Q What links gene editing with the Olympics?
A The Summer of 2012!
At the end of June 2012, a month before the iconic opening ceremony of the 2012 London Olympics, a research paper was published online by Professors Jennifer Doudna and Emmanuelle Charpentier and their colleagues that would revolutionise gene editing research.
They used a biological technique, adapted from a bacterial defence system, to cut DNA in a very specific place: a technique called CRISPR-Cas9, which is now used extensively in gene editing research. The ‘Cas9’ part of this technique are the ‘scissors’ that make the cut in the DNA, and the ‘CRISPR’ part is a way of guiding the scissors to the right place.
Once the cut is made, the repair can be carried out, whether it is removing bits of DNA that shouldn’t be there or replacing a damaged section with a new piece of undamaged DNA. The cuts are repaired by normal processes we already have in our body. It’s vital that the only part of DNA that is cut is the part you’re trying to edit – cuts in DNA elsewhere could cause unwanted side effects.
Q What does gene editing share with the legs of a caterpillar?
A The number 16
An important part of the CRISPR-Cas9 gene editing system is that it can be adapted to cut a specific piece of DNA. The way to do this is to design a ‘guide’ template that will direct the scissors to the right place. The guides are made from building blocks of RNA, which pair up with the building blocks of DNA. The first rule of designing a ‘guide’ RNA is ensuring it is long enough to be unique.
Researchers have calculated that it needs to be at the very least 16 building blocks long. Any shorter, and there’s a chance another section of DNA with a similar combination of building blocks could be mistakenly cut. (In reality, 20 building blocks are used to make the guides, allowing for an extra bit of ‘back up’). If you want to know how the maths is worked out… read on!
There are 3 billion (that’s nine zeros) building blocks in the length of our entire DNA. If the ‘guide’ RNA was four building blocks long, there would be 256 ways these blocks could be arranged. However, in the 3 billion building blocks of our DNA, there would be 11 million other places (i.e. 3 billion divided by 256) with the same four block code. This means the DNA will be cut in over 11 million ways – it would be cut to shreds!
Even increasing the length of the CRISPR-Cas9 guide to 12 building blocks would still be too short, as the DNA could be cut in nearly 180 different places. It is only by making it at least 16 building blocks long that researchers can be confident enough to know the guide will only cut where they want it to – i.e. the CFTR gene.

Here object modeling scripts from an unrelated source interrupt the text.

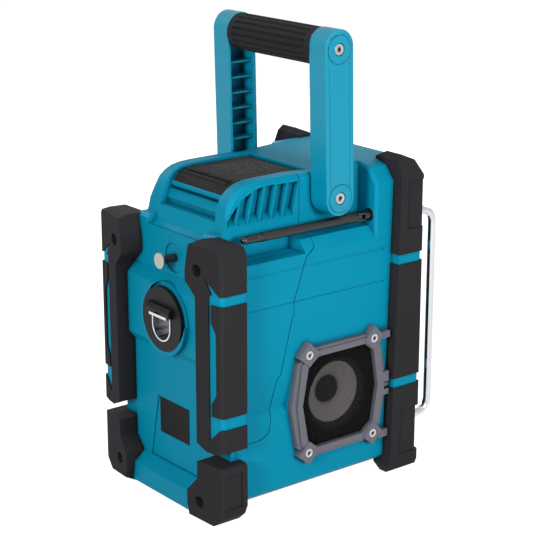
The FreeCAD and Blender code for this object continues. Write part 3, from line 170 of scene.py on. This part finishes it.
def moulded(name, colour, rough, grain=900.0, depth=0.00012, stain=0.06, edge_highlight=0.16,
            metallic=0.0, shine=0.16):
    material = bpy.data.materials.new(name)
    material.use_nodes = True
    tree = material.node_tree
    shader = tree.nodes["Principled BSDF"]
    shader.inputs["Metallic"].default_value = metallic
    shader.inputs["Specular IOR Level"].default_value = shine
    place = tree.nodes.new("ShaderNodeTexCoord")

    def noise(scale, detail):
        node = tree.nodes.new("ShaderNodeTexNoise")
        node.inputs["Scale"].default_value = scale
        node.inputs["Detail"].default_value = detail
        tree.links.new(place.outputs["Object"], node.inputs["Vector"])
        return node.outputs["Fac"]

    slow, fine = noise(STAIN_SCALE, STAIN_DETAIL), noise(grain, GRAIN_DETAIL)
    dark = [c * (1 - stain) for c in colour]
    light = [min(1.0, c * (1 + stain)) for c in colour]
    stained = blended(tree, dark, light, slow)

    bevel = tree.nodes.new("ShaderNodeBevel")
    bevel.samples = 6
    bevel.inputs["Radius"].default_value = EDGE_RADIUS
    shape = tree.nodes.new("ShaderNodeNewGeometry")
    match = tree.nodes.new("ShaderNodeVectorMath")
    match.operation = "DOT_PRODUCT"
    tree.links.new(bevel.outputs["Normal"], match.inputs[0])
    tree.links.new(shape.outputs["Normal"], match.inputs[1])
    # A lighter colour along the edges that the Bevel node finds: a painted highlight.
    edge = ranged(tree, match.outputs["Value"], (1.0, EDGE_TURN), (0.0, edge_highlight))
    pale = [min(1.0, c * HIGHLIGHT_GAIN + HIGHLIGHT_LIFT) for c in colour]
    highlighted = blended(tree, stained, pale, edge)

    # The Ambient Occlusion node darkens grooves, seams and recesses: painted shade.
    hollow = tree.nodes.new("ShaderNodeAmbientOcclusion")
    hollow.samples = 8
    hollow.inputs["Distance"].default_value = SHADE_REACH
    unshaded = ranged(tree, hollow.outputs["AO"], SHADE_OPEN, (0.0, 1.0))
    painted_shade = [c * SHADE_TONE for c in colour]
    tree.links.new(blended(tree, painted_shade, highlighted, unshaded), shader.inputs["Base Color"])

    gloss = (max(SMOOTHEST, rough - GLOSS_DOWN), min(1.0, rough + GLOSS_UP))
    tree.links.new(ranged(tree, slow, (0.0, 1.0), gloss), shader.inputs["Roughness"])
    bump = tree.nodes.new("ShaderNodeBump")
    bump.inputs["Distance"].default_value = depth
    bump.inputs["Strength"].default_value = BUMP_STRENGTH
    tree.links.new(fine, bump.inputs["Height"])
    tree.links.new(bevel.outputs["Normal"], bump.inputs["Normal"])
    tree.links.new(bump.outputs["Normal"], shader.inputs["Normal"])
    return material


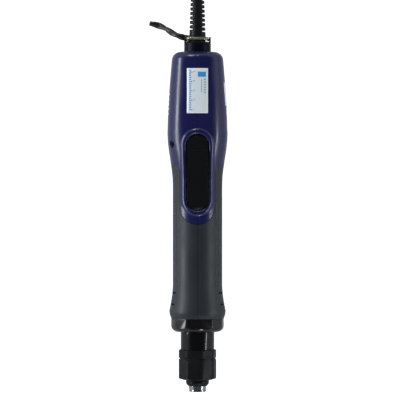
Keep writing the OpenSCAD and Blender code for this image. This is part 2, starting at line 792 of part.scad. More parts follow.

Q Why is gene editing like getting a new sofa?
A You have to think about the delivery!
One of the questions that researchers in our gene editing Strategic Research Centre (SRC) have been investigating is how to get the gene editing machinery into the lung cells in order to correct the mutated CFTR gene. The machinery that needs to be delivered includes the ‘guide’ RNA; the molecular ‘scissors’ to cut a hole in the DNA to make the repair; and the new section of DNA to be added to the gene.
The research team have tested whether gene editing works better if a larger, fully assembled version of the gene editing machinery is delivered to the site of the repair, or whether it is possible to develop and deliver the molecular equivalent of flatpack furniture, which would be assembled on site within the target cells. The ‘flatpack’ is smaller to package up, which is a benefit, but the research team wanted to find out if the complexity of assembling the machinery ‘onsite’ would outweigh this advantage. The researchers have found that, while both systems worked well, the fully assembled approach may produce less side effects.